1. remarkable, special, wonderful, outstanding, rare, amazing, fantastic, astonishing, marvellous, exceptional, notable, serious (informal), phenomenal, singular, wondrous (archaic or literary), out of this world (informal), extremely good
2. unusual, surprising, odd, strange, unique, remarkable, bizarre, curious, weird, unprecedented, peculiar, unfamiliar, uncommon, unheard-of, unwonted
I think it is interesting that such a word could have so many different meanings.
I am a mother of an extraordinary boy.
He can name every sign we pass when we head South from our home without looking, he knew his letters and sounds by the time he was 2 1/2 years old, he can tell you which direction (north, south, east, and west) most of his relatives live from our house, he recognizes roman numerals, he can tell time on various types of clocks, he can spell and read a lot of words, he can count over 100, and he looks for things he likes about people. He is only 5 years old.
He also has a hard time looking in your eyes when you talk to him, struggles to socialize with children his own age, he gets overwhelmed when he is in social situations, he uses a very loud voice, has a hard time communicating effectively sometimes and struggles writing correctly. He has been diagnosed with Pervasive Developmental Disorder - Not Otherwise Specified. (PDD-NOS). It is a disease on the Autism Spectrum. He is very high-functioning and if you didn't know his diagnosis, you might think that he is just a little strange, but very cute child.
Most days, we accept this challenge as part of our life and go forward. However, some days, it is really hard for me to watch him and other children and see what a difference there is. My heart aches for my little boy who seems so out of touch to the world. I seek for guidance and help, but there is so much information out there, I don't know what way to go. I worry about what will happen when he begins Kindergarten in just a few weeks. Will the children make fun of him and tease him, or will they accept him and be friends with him? How will he deal with being in a socially charged environment for such a long time each day? Will he be able to keep up on his school work? How can I make sure that he doesn't get lost in the shuffle? What can I do to help he be successful in school and life? Sometimes it is just so overwhelming!

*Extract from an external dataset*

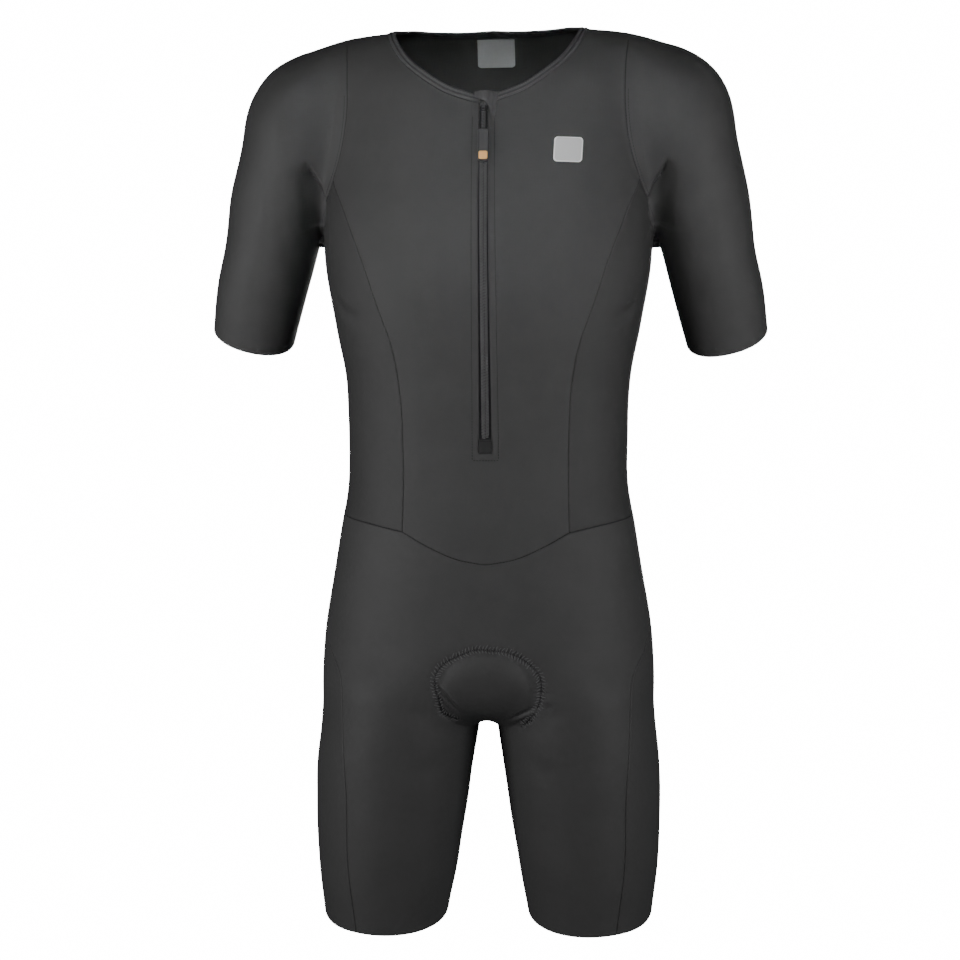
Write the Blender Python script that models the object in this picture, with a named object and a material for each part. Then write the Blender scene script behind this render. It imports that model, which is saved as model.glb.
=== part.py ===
"""Time trial skinsuit: short sleeved one-piece with a half zip, worn form, hollow.

Units are metres, +Z is up, the front faces -Y and the wearer's left is +X.
The origin is between the shoulders, where the wearer holds the suit up.

Every cloth piece is a thin wall on one general figure. The figure is a smooth
function (form), made from the sections of a trunk, two arms and two legs. Seams
are curves through short tables, pressed onto that figure, and each panel is a
grid of points stretched between its seams.
"""

import math

import bpy
import numpy as np
from mathutils import Matrix, Vector

# Cloth sizes
WALL = 0.0012
SEAM_GAP = 0.00036
BINDING_WIDTH = 0.0075
BINDING_PROUD = 0.0006
NECK_MIDDLE_Y = -0.005
ZIP_SLOT_HALF = 0.0045
ZIP_END_Z = -0.3965

# Number of grid cells along each seam
NECK_CELLS = 5
SHOULDER_CELLS = 2
ARMHOLE_CELLS = 7
PRINCESS_CELLS = 14
WAIST_CELLS = 7
WAIST_FRONT_SIDE_CELLS = 4
WAIST_OUTER_CELLS = 4
WAIST_BACK_SIDE_CELLS = 4
UNDERARM_CELLS = WAIST_FRONT_SIDE_CELLS + WAIST_OUTER_CELLS + WAIST_BACK_SIDE_CELLS
SLEEVE_CELLS = 12
INSEAM_CELLS = 8
RISE_CELLS = 12
CENTRE_CELLS_ABOVE_ZIP_END = 16
CENTRE_CELLS = ARMHOLE_CELLS + PRINCESS_CELLS

# Stance of the worn suit: a small turn and lean of the shoulders over the hips
TURN_TOP_DEG = 1.6
TURN_START_Z = -0.41
LEAN = 0.022
LEAN_START_Z = -0.25

# Trunk sections: height, half width, depth in front, depth behind
TRUNK = np.array([
    (0.050, 0.1580, 0.050, 0.072),
    (0.000, 0.1590, 0.062, 0.084),
    (-0.050, 0.1600, 0.080, 0.099),
    (-0.100, 0.1610, 0.096, 0.109),
    (-0.160, 0.1630, 0.110, 0.113),
    (-0.220, 0.1610, 0.113, 0.108),
    (-0.280, 0.1510, 0.107, 0.099),
    (-0.335, 0.1410, 0.099, 0.089),
    (-0.385, 0.1390, 0.094, 0.083),
    (-0.435, 0.1393, 0.093, 0.085),
    (-0.480, 0.1465, 0.095, 0.095),
    (-0.535, 0.1560, 0.098, 0.110),
    (-0.595, 0.1650, 0.100, 0.120),
    (-0.655, 0.1640, 0.098, 0.122),
    (-0.720, 0.1600, 0.092, 0.112),
    (-0.800, 0.1600, 0.088, 0.104),
])

# Leg sections: height, inner side, outer side, depth in front, depth behind
LEG = np.array([
    (-0.560, 0.0100, 0.1600, 0.092, 0.105),
    (-0.620, 0.0060, 0.1650, 0.096, 0.112),
    (-0.680, 0.0090, 0.1685, 0.094, 0.108),
    (-0.715, 0.0145, 0.1725, 0.091, 0.102),
    (-0.755, 0.0200, 0.1737, 0.087, 0.096),
    (-0.795, 0.0265, 0.1730, 0.083, 0.089),
    (-0.835, 0.0330, 0.1705, 0.078, 0.081),
    (-0.870, 0.0400, 0.1662, 0.073, 0.074),
    (-0.930, 0.0480, 0.1600, 0.068, 0.068),
])

# Arm sections: height, inner side, outer side, depth in front, depth behind
ARM = np.array([
    (0.0200, 0.1300, 0.2400, 0.052, 0.066),
    (-0.0500, 0.1340, 0.2405, 0.052, 0.070),
    (-0.0900, 0.1390, 0.2440, 0.052, 0.070),
    (-0.1500, 0.1530, 0.2575, 0.042, 0.070),
    (-0.2050, 0.1705, 0.2645, 0.031, 0.069),
    (-0.2350, 0.1785, 0.2715, 0.024, 0.069),
    (-0.2965, 0.1960, 0.2797, 0.008, 0.078),
    (-0.3600, 0.2130, 0.2910, -0.008, 0.088),
])

# Shoulder roof: height at the middle, fall for each metre sideways, fall with depth
SHOULDER_TOP = 0.025
SHOULDER_FALL = 0.155
ARM_TOP = -0.0075
ARM_FALL = 0.28
ROOF_CURVE = 1.2
ROOF_RIDGE_Y = 0.012
ARM_ROOF_RIDGE = (0.18, 0.010)
CROTCH_Z = -0.6685
LEG_TOP_Z = -0.600

# How square the sections are, and how far the parts of the figure melt together
TRUNK_POWER = 2.35
LIMB_POWER = 2.15
ARM_SIZE = 0.97
ROOF_BLEND = 0.050
CROTCH_BLEND = 0.060
ARM_ROOF_BLEND = 0.060
LEG_TOP_BLEND = 0.050
UNDERARM_BLEND = 0.018
GROIN_BLEND = 0.030

# Bulge of the seat pad at the front: half width, half height, middle height, rise
PAD_BULGE = (0.045, 0.044, -0.636, 0.0055)
PAD_BULGE_FADE = (0.02, 0.04)

# Seams of the wearer's left half. Columns: x, y, z in the straight figure.
NECK_FRONT = np.array([
    (0.0045, -0.081, -0.0530),
    (0.0160, -0.080, -0.0490),
    (0.0340, -0.077, -0.0425),
    (0.0545, -0.069, -0.0305),
    (0.0740, -0.057, -0.0150),
    (0.0870, -0.034, 0.0020),
    (0.0905, 0.002, 0.0100),
])
NECK_BACK = np.array([
    (0.0905, 0.002, 0.0100),
    (0.0860, 0.030, 0.0125),
    (0.0660, 0.054, 0.0135),
    (0.0360, 0.066, 0.0150),
    (0.0000, 0.070, 0.0160),
])
SHOULDER = np.array([
    (0.0950, 0.004, 0.0100),
    (0.1160, 0.011, 0.0060),
    (0.1370, 0.017, 0.0030),
])
ARMHOLE_FRONT = np.array([
    (0.1370, 0.017, 0.0030),
    (0.1375, -0.012, -0.0020),
    (0.1345, -0.033, -0.0220),
    (0.1345, -0.046, -0.0470),
    (0.1360, -0.052, -0.0750),
    (0.1395, -0.0535, -0.1000),
    (0.1450, -0.052, -0.1200),
    (0.1500, -0.0475, -0.1350),
])
UNDERARM = np.array([
    (0.1500, -0.0475, -0.1350),
    (0.1560, -0.0405, -0.1480),
    (0.1610, -0.0330, -0.1600),
    (0.1655, -0.0200, -0.1780),
    (0.1670, -0.0070, -0.1970),
    (0.1670, 0.0120, -0.2070),
    (0.1645, 0.0310, -0.1970),
    (0.1600, 0.0440, -0.1700),
    (0.1550, 0.0530, -0.1500),
    (0.1500, 0.0610, -0.1350),
])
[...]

Yet I look back and see how far we have come in the six months since he was diagnosed and I realize that we have been so blessed and guided. I have no doubt that Heavenly Father is very aware of my son's needs. I know that Heavenly Father will continue to guide us and to help him succeed.
I read on another blog about a lady who has a child with PDD-NOS. (I wish I could find it again) In one of the comments, someone told her:
"Don't forget, God isn't done with your son yet."

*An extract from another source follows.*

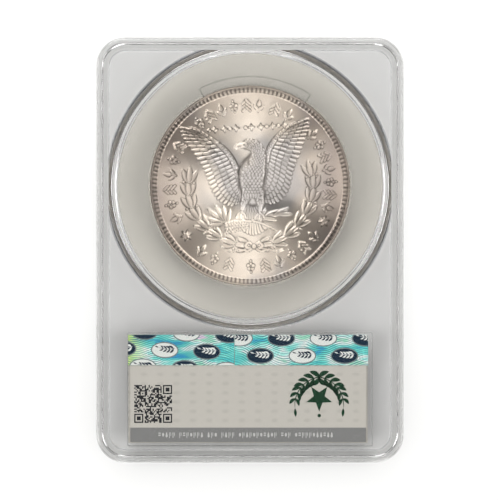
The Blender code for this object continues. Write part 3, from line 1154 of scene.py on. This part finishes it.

I just love that quote. When I feel so overwhelmed and mourn the loss that I feel for my child, I just remember that "God isn't done with him yet." and that God isn't done with me either. Each day I learn so much from my sweet, tender hearted little boy. He sees the good in others and helps me remember to be good too. He is forgiving and always willing to say "sorry" even if it isn't his fault. He strives to please his parents. He is kind and loving to all around him. And he always makes people smile. I try really hard to follow his example.